Ask about the small scar on his neck and Clark — who said he became a Boy Scout at age 12 and a Marine while still in high school — will tell you about his days as a machine-gunner during the Korean War.
Clark recalled being atop a mountain in 3 feet of snow during the Battle of Chosin Reservoir, in which 30,000 United Nations troops fought for 17 days to survive an onslaught by 120,000 Chinese.
“A sergeant said, ‘Do you want to live forever? Fight.’ I felt like I was in a John Wayne movie. How do I get out of this thing?”

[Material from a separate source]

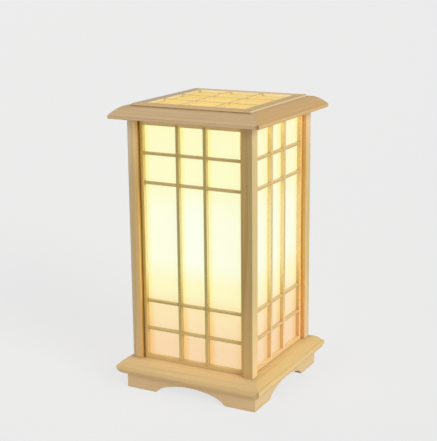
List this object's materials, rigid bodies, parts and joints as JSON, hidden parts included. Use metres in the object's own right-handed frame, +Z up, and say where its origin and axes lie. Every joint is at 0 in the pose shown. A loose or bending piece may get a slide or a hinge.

The weather was so bad that orange flags marking the Marines’ position got buried in snow, Clark said. A Marine beside him was strafed by a U.S. plane that mistook him for the enemy.
Clark said he was struck by shrapnel from a Chinese grenade and wounded so bad that other Marines put him in a body bag and loaded him into a helicopter.
“I’m not afraid to die, but I’ve got things I want to do,” he said he prayed during the flight.
Clark said it was only after he managed to poke a finger out of the bag that someone realized he was alive.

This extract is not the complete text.